As e-commerce giants like Amazon and Walmart accelerate their push into drone delivery, the question arises: are consumers ready for this aerial shift in delivery services?
Amazon aims to make 10,000 drone deliveries in Europe this year, while Walmart plans to extend its drone services to an additional 60,000 homes in the United States. This surge in investment towards drone delivery raises critical questions about public acceptance and readiness.
Consumer readiness: a study by Northwestern University
Northwestern University’s Mobility and Behaviour Lab, led by Amanda Stathopoulos, an associate professor of civil and environmental engineering, conducted a study to gauge consumer readiness for a future where robots and drones replace traditional delivery methods. The findings, published in the journal Scientific Reports, reveal a societal need to adapt to and embrace these emerging technologies.
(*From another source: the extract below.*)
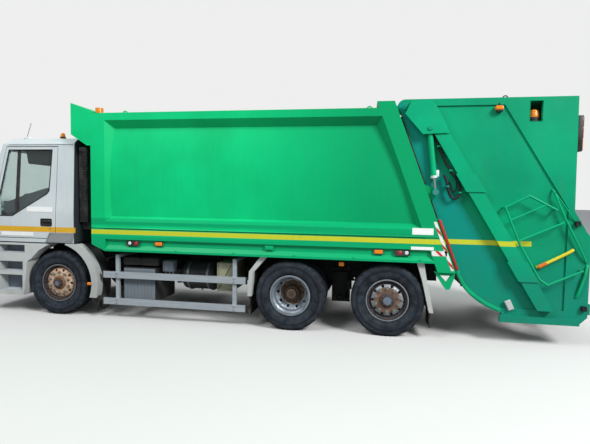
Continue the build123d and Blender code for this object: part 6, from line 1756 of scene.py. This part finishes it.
HOSE_RUN = [
    (2.500, -1.195, 2.83),
    (2.550, -1.200, 2.68),
    (2.640, -1.206, 2.47),
    (2.722, -1.210, 2.345),
    (2.798, -1.212, 2.235),
    (2.862, -1.212, 2.115),
    (2.838, -1.212, 1.985),
    (2.750, -1.212, 1.960),
    (2.700, -1.212, 2.060),
    (2.675, -1.212, 2.200),
    (2.640, -1.210, 2.285),
]
hose = pipe("lift_hose", HOSE_RUN, 0.017)
on_both(hose, "tailgate", hose_rubber)
return_run = [(x, y + 0.030, z + 0.030) for x, y, z in HOSE_RUN[:5]] + [
    (2.818, -1.182, 2.095),
    (2.775, -1.182, 2.050),
    (2.730, -1.182, 2.100),
    (2.715, -1.182, 2.200),
]
return_hose = pipe("return_hose", return_run, 0.008)
on_both(return_hose, "tailgate", hose_rubber)
for count, (x, z) in enumerate(((2.555, 2.672), (2.721, 2.347), (2.851, 2.05), (2.687, 2.13))):
    clamp = block(f"hose_clamp_{count}", (x - 0.023, -1.2310, z - 0.013), (x + 0.023, -1.1440, z + 0.013))
    bevel(clamp, 0.006, 2)
    inset(clamp, facing(y=-1), 0.006, 0.003)
    on_both(clamp, "tailgate", gate_green)

shackle = pipe(
    "lifting_shackle",
    [
        (3.355, -1.150, 3.235),
        (3.350, -1.152, 3.300),
        (3.370, -1.152, 3.340),
        (3.410, -1.152, 3.342),
        (3.430, -1.152, 3.300),
        (3.425, -1.150, 3.235),
    ],
    0.008,
)
on_both(shackle, "tailgate", hose_rubber)
lamp_stalk = rod("gate_lamp_stalk", (3.318, -1.160, 3.245), (3.318, -1.190, 3.200), 0.012, 16)
lamp_foot = block("gate_lamp_foot", (3.278, -1.2105, 3.128), (3.358, -1.1480, 3.156))
bevel(lamp_foot, 0.006, 2)
on_both(joined("gate_lamp_bracket", [lamp_foot, lamp_stalk]), "tailgate", black_plastic)
gate_lamp = block("gate_lamp", (3.262, -1.2180, 3.150), (3.362, -1.1500, 3.206))
bevel(gate_lamp, 0.014, 3)
on_both(gate_lamp, "tailgate", amber_lens)

BEACON_X, BEACON_Y = 3.785, -1.0575
beacon = turned(
    "window_beacon",
    [
        (0.0, 0.0),
        (0.0, 0.062),
        (0.030, 0.064),
        (0.090, 0.062),
        (0.122, 0.052),
        (0.140, 0.030),
        (0.145, 0.0),
    ],
    (BEACON_X, BEACON_Y, 3.031),
    (0, 0, 1),
    36,
)
on_both(beacon, "tailgate", amber_lens)
beacon_base = turned(
    "window_beacon_base",
    [(0.0, 0.0), (0.0, 0.069), (0.066, 0.069), (0.072, 0.060), (0.072, 0.0)],
    (BEACON_X, BEACON_Y, 2.9965),
    (0, 0, 1),
    36,
)
on_both(beacon_base, "tailgate", black_plastic)
window_corners = [(x, -1.1652, z) for x, z in rectangle(3.700, 3.860, 3.000, 3.270)]
window_edge = pipe("beacon_window_edge", window_corners + window_corners[:1], 0.004, soft=False)
on_both(window_edge, "tailgate", gate_green)

# Stays from the rail frame to the hopper's rear corner; the far side has the control box instead
STAY_RUN = [(4.025, -1.148, 2.105), (4.030, -1.212, 2.085), (4.122, -1.214, 1.831), (4.455, -1.210, 1.175)]
stay = pipe("guard_stay", STAY_RUN + [(4.470, -1.168, 1.148)], 0.013)
finished(stay, "tailgate", edge_green)
BRACE_RUN = [(4.034, -1.206, 2.070), (4.290, -1.200, 1.722), (4.312, -1.168, 1.690)]
brace = pipe("guard_brace", BRACE_RUN, 0.008)
finished(brace, "tailgate", edge_green)
upper_rung = rod("guard_upper_rung", (3.490, -1.255, 1.692), (3.934, -1.255, 1.911), 0.012, 16)
on_both(upper_rung, "tailgate", rail_green)

tie_run = [(4.370, -1.168, 0.690), (4.378, -1.198, 0.715), (4.478, -1.198, 1.095), (4.486, -1.168, 1.120)]
corner_tie = pipe("guard_corner_tie", tie_run, 0.017)
on_both(corner_tie, "tailgate", edge_green)
for count, (x, z) in enumerate(((4.335, 1.665), (4.462, 0.545))):
    stop = block(f"corner_buffer_{count}", (x - 0.032, -1.2150, z - 0.034), (x + 0.032, -1.1650, z + 0.034))
    bevel(stop, 0.010, 3)
    inset(stop, facing(y=-1), 0.012, -0.006)
    on_both(stop, "tailgate", hose_rubber)

# Rear lamps: dark boxes with three lenses facing back
LENSES = [
    ("low", 2.625, 2.765, amber_lens),
    ("middle", 2.775, 2.915, red_lens),
    ("top", 2.925, 3.055, red_lens),
]
for spot, z_low, z_high, material in LENSES:
    cell = block(f"rear_lens_{spot}", (4.3545, -1.146, z_low), (4.3685, -1.044, z_high))
    bevel(cell, 0.006, 3)
    inset(cell, facing(x=1), 0.012, 0.0)
    inset(cell, facing(x=1), 0.004, -0.003)
    on_both(cell, "tailgate", material)
lamp_rim = block("rear_lamp_rim", (4.2950, -1.1575, 2.6075), (4.3555, -1.0325, 3.0725))
inset(lamp_rim, facing(x=1), 0.006, 0.002)
bevel(lamp_rim, 0.004, 2)
on_both(lamp_rim, "tailgate", black_plastic)

# Yellow grab bar with its orange sleeve, empty plate holder, work lamp, control box on the far side
grab = pipe(
    "rear_grab_bar",
    [
        (4.30, -1.172, 1.316),
        (4.285, -1.196, 1.306),
        (4.08, -1.200, 1.190),
        (3.885, -1.198, 1.082),
        (3.87, -1.172, 1.072),
    ],
    0.021,
)
on_both(grab, "tailgate", yellow_paint)
sleeve = rod("rear_grab_sleeve", (3.882, -1.199, 1.079), (3.975, -1.200, 1.131), 0.0255, 24)
inset(sleeve, lambda middle, normal: abs(normal.x) > 0.7, 0.004, 0.003)
on_both(sleeve, "tailgate", orange_film)

holder = block("plate_holder", (4.486, -0.29, 0.995), (4.4925, 0.29, 1.125))
bevel(holder, 0.002, 1)
inset(holder, facing(x=1), 0.012, 0.0)
inset(holder, facing(x=1), 0.002, -0.002)
finished(holder, "tailgate", black_plastic)
work_lamp = block("work_lamp", (4.288, -0.09, 3.135), (4.338, 0.09, 3.225))
bevel(work_lamp, 0.010, 3)
inset(work_lamp, facing(x=1), 0.010, 0.0)
inset(work_lamp, facing(x=1), 0.003, -0.008)
finished(work_lamp, "tailgate", black_plastic)
work_lens = block("work_lamp_lens", (4.326, -0.074, 3.151), (4.334, 0.074, 3.209))
bevel(work_lens, 0.004, 2)
finished(work_lens, "tailgate", clear_lens)
control_box = block("control_box", (4.040, 1.1645, 1.52), (4.170, 1.2350, 1.80))
bevel(control_box, 0.008, 3)
inset(control_box, facing(y=1), 0.010, 0.004)
finished(control_box, "tailgate", tank_steel)
BUTTONS = [
    (4.075, 1.74, red_paint),
    (4.135, 1.74, gate_green),
    (4.075, 1.66, black_plastic),
    (4.135, 1.66, black_plastic),
]
BUTTON_PROFILE = [(0.0, 0.0), (0.0, 0.017), (0.006, 0.017), (0.008, 0.012), (0.016, 0.012)]
BUTTON_PROFILE += [(0.018, 0.009), (0.018, 0.0)]
CONTROL_FACE_Y = 1.238
for count, (x, z, material) in enumerate(BUTTONS):
    button = turned(
        f"control_button_{count}",
        BUTTON_PROFILE,
        (x, CONTROL_FACE_Y, z),
        (0, 1, 0),
        20,
    )
    finished(button, "tailgate", material)
stop_button = turned(
    "stop_button",
    [(0.0, 0.0), (0.0, 0.014), (0.012, 0.014), (0.014, 0.024), (0.022, 0.025), (0.027, 0.018), (0.028, 0.0)],
    (4.105, CONTROL_FACE_Y, 1.575),
    (0, 1, 0),
    24,
)
finished(stop_button, "tailgate", red_paint)

# Tailgate back: ribs of the cover, rubber studs, reflectors and hazard tape on the rear beam
for count, y in enumerate((-0.55, 0.0, 0.55)):
    rib = block(f"cover_rib_{count}", (4.2860, y - 0.025, 2.26), (4.3060, y + 0.025, 3.10))
    bevel(rib, 0.006, 2)
    inset(rib, facing(x=1), 0.008, -0.003)
    finished(rib, "tailgate", gate_green)
for count, y in enumerate((-0.95, -0.55, 0.55, 0.95)):
    stud = turned(
        f"beam_stud_{count}",
        [(0.0, 0.0), (0.0, 0.030), (0.012, 0.030), (0.024, 0.022), (0.026, 0.0)],
        (4.6305, y, 1.225),
        (1, 0, 0),
        24,
    )
    finished(stud, "tailgate", hose_rubber)
reflector = block("rear_reflector", (4.5495, -1.145, 0.495), (4.5575, -1.045, 0.565))
bevel(reflector, 0.003, 2)
inset(reflector, facing(x=1), 0.005, 0.001)
on_both(reflector, "tailgate", reflector_red)
beam_tape = block("beam_tape", (4.5500, -0.93, 0.490), (4.5515, -0.55, 0.570))
inset(beam_tape, facing(x=1), 0.002, 0.0004)
on_both(beam_tape, "tailgate", hazard_tape)

# Bin lifter: rubber buffers
for count, y in enumerate((-0.45, 0.45)):
    buffer = block(f"lifter_buffer_{count}", (4.640, y - 0.05, 0.66), (4.672, y + 0.05, 0.78))
    bevel(buffer, 0.010, 3)
    inset(buffer, facing(x=1), 0.014, -0.005)
    finished(buffer, "lifter", mud_rubber)


# Studio: pale floor, soft daylight from above and in front of the near side
floor_material, floor_tree, floor_shader, floor_place = blank("pale studio floor", 0.9)
floor_shader.inputs["Specular IOR Level"].default_value = 0.1
floor_tone = blended(
    floor_tree, noise(floor_tree, floor_place, 3.0), linear("#DADAD8"), linear("#DEDEDC")
)
floor_seen = add(floor_tree, "ShaderNodeLightPath").outputs["Is Camera Ray"]
floor_tree.links.new(
    blended(floor_tree, floor_seen, linear("#8E8E8C"), floor_tone), floor_shader.inputs["Base Color"]
)
bpy.ops.object.select_all(action="DESELECT")
bpy.ops.mesh.primitive_circle_add(vertices=96, radius=120, fill_type="NGON", location=(0, 0, -0.001))
floor = bpy.context.object
floor.name = "studio_floor"
floor.data.materials.append(floor_material)

world = bpy.data.worlds.new("soft daylight")
world.use_nodes = True
bpy.context.scene.world = world
sky_tree = world.node_tree
sky = sky_tree.nodes["Background"]
path = add(sky_tree, "ShaderNodeLightPath").outputs
seen = most(sky_tree, path["Is Camera Ray"], path["Is Transmission Ray"])
sky_tree.links.new(
    blended(sky_tree, seen, linear("#E9EEF4"), linear("#EEEFEE")), sky.inputs["Color"]
)
sky_tree.links.new(ramp(sky_tree, seen, 0.0, 1.0, 0.50, 1.0), sky.inputs["Strength"])


def area_lamp(name, place, aim, size, power):
    """Soft box that faces a point."""
    data = bpy.data.lights.new(name, "AREA")
    data.shape = "SQUARE"
    data.size = size
    data.energy = power
    lamp = bpy.data.objects.new(name, data)
    bpy.context.scene.collection.objects.link(lamp)
    way = Vector(aim) - Vector(place)
    lamp.matrix_world = Matrix.Translation(place) @ way.to_track_quat("-Z", "Y").to_matrix().to_4x4()
    return lamp


area_lamp("key softbox", (12.0, -10.0, 12.0), (0.0, 0.0, 1.2), 5.0, 2900)
area_lamp("fill softbox", (-7.0, -10.0, 13.0), (0.0, 0.0, 1.2), 6.0, 1100)
area_lamp("far softbox", (0.0, 12.0, 10.0), (0.0, 0.0, 1.2), 9.0, 900)

# Camera at the photograph's angle
CAMERA_PLACE = Vector((1.589, -7.266, 1.951))
CAMERA_YAW = math.radians(-9.297)
CAMERA_PITCH = math.radians(-3.294)
CAMERA_ROLL = math.radians(0.887)
FOCAL_PIXELS = 426.0
IMAGE_WIDTH = 590
camera_data = bpy.data.cameras.new("camera")
camera_data.sensor_width = 36.0
camera_data.lens = FOCAL_PIXELS / IMAGE_WIDTH * camera_data.sensor_width
camera_data.clip_end = 500
camera = bpy.data.objects.new("camera", camera_data)
bpy.context.scene.collection.objects.link(camera)
ahead = Vector(
    (
        math.sin(CAMERA_YAW) * math.cos(CAMERA_PITCH),
        math.cos(CAMERA_YAW) * math.cos(CAMERA_PITCH),
        math.sin(CAMERA_PITCH),
    )
)
right = Vector((math.cos(CAMERA_YAW), -math.sin(CAMERA_YAW), 0.0))
above = right.cross(ahead)
rolled = right * math.cos(CAMERA_ROLL) + above * math.sin(CAMERA_ROLL)
upright = rolled.cross(ahead)
turn = Matrix((rolled, upright, -ahead)).transposed()
camera.matrix_world = Matrix.Translation(CAMERA_PLACE) @ turn.to_4x4()
bpy.context.scene.camera = camera
bpy.context.scene.view_settings.view_transform = "Standard"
“We need to think really carefully about the effect of these new technologies on people and communities, and to tune in to what they think about these changes,” Stathopoulos said.
The study titled ‘Robots at your doorstep: Acceptance of near-future technologies for automated parcel delivery’ explores the complex relationship between behaviour and acceptance of automated delivery technologies.
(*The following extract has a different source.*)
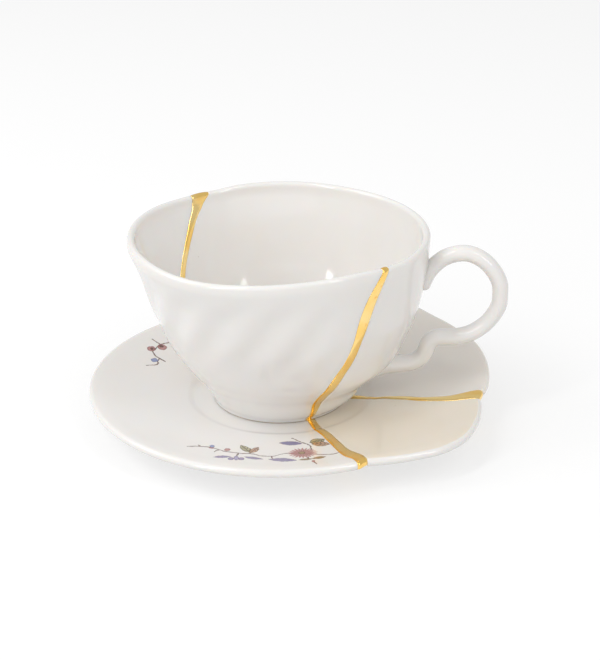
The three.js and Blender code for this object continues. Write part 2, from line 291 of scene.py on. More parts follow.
FLOWERED_EDGE = (
    # bearing, radius share, lip height above the well floor
    (180, 1.0, 6.4),
    (388, 1.0, 6.4),
)
CREAM_EDGE = (
    # bearing, radius share, lip height above the well floor
    (28, 0.968, 6.4),
    (37, 1.025, 6.5),
    (45, 1.078, 6.7),
    (52, 1.124, 7.0),
    (59, 1.139, 7.3),
    (67, 1.121, 7.7),
    (75, 1.089, 8.1),
    (83, 1.050, 8.5),
)
PLAIN_EDGE = (
    # bearing, radius share, lip height above the well floor
    (78, 1.062, 8.6),
    (83, 1.068, 8.7),
    (88, 1.086, 8.9),
    (93, 1.094, 9.1),
    (103, 1.110, 9.5),
    (113, 1.120, 9.9),
    (123, 1.110, 10.2),
    (133, 1.110, 10.3),
    (145, 1.136, 10.2),
    (160, 1.120, 9.4),
    (178, 1.060, 8.0),
)

FRONT_JOINT = (
    # radius share, bearing, width
    (0.205, 41.0, 2.2),
    (0.342, 33.6, 2.2),
    (0.430, 31.5, 2.4),
    (0.480, 31.0, 2.6),
    (0.549, 31.0, 2.7),
    (0.610, 30.4, 2.8),
    (0.704, 29.7, 2.9),
    (0.817, 29.0, 3.2),
    (0.880, 29.3, 3.9),
    (0.938, 30.1, 3.4),
    (0.996, 29.8, 3.3),
    (1.300, 29.4, 3.6),
)
RIGHT_JOINT = (
    # radius share, bearing, width
    (0.230, 88.0, 2.2),
    (0.377, 88.0, 2.2),
    (0.422, 88.3, 2.0),
    (0.466, 87.0, 1.3),
    (0.512, 85.1, 0.9),
    (0.547, 85.2, 1.0),
    (0.598, 84.5, 1.8),
    (0.658, 83.6, 2.2),
    (0.750, 81.6, 2.3),
    (0.840, 80.9, 2.8),
    (0.900, 80.5, 3.3),
    (0.970, 81.0, 4.3),
    (1.046, 81.7, 5.8),
    (1.300, 82.4, 7.4),
)
BACK_JOINT = (
    # radius share, bearing, width
    (0.200, 168.0, 2.4),
    (0.400, 174.0, 2.6),
    (0.600, 172.5, 2.4),
    (0.800, 175.0, 2.8),
    (0.950, 176.5, 3.6),
    (1.300, 177.0, 4.4),
)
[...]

The research team conducted a survey among 692 US respondents, asking about various delivery options and related aspects like speed, package handling, and general perceptions.
Findings of the study
Automated vehicles vs. drones and robots: the study found a preference for automated vehicles over drones and robots for parcel delivery, possibly due to the existing familiarity with self-driving cars.
Influence of delivery speed and cost: an increase in delivery speed and a decrease in price heightened the acceptance of drone and robot deliveries
Tech-savvy consumers more accepting: those more familiar with technology were found to be more receptive to these new delivery methods
Societal implications and challenges
Stathopoulos, also a faculty affiliate of Northwestern’s Transportation Centre, highlighted the societal paradox post-pandemic, where consumers expect efficient delivery but often overlook the associated issues such as labour conditions and environmental impact. The study calls for a reconciliation of convenience with its broader implications.
Challenges for implementation
Stathopoulos pointed out that despite the excitement around new delivery modes, societal acceptance is not yet at a level for seamless adoption. She stressed the need for shipping and logistics centres to be central in city planning and design. Additionally, the involvement of policymakers is crucial as drone usage increases and labour markets shift. The study argues that for these innovations to succeed, there needs to be more consolidation of systems among companies.
Stathopoulos advocates for more frequent assessments of user acceptance and suggests that policymakers and companies should work together to address public concerns and reluctance. She believes that embracing the inevitable changes in cityscapes due to increased deliveries and fostering collaboration and coordination between companies are key to future success.
The study, supported by the National Science Foundation Career programme, highlights a pivotal moment in urban and technological evolution. As drone delivery becomes more prevalent, understanding, and shaping consumer attitudes will be crucial in navigating the transition from traditional delivery methods to a more automated future.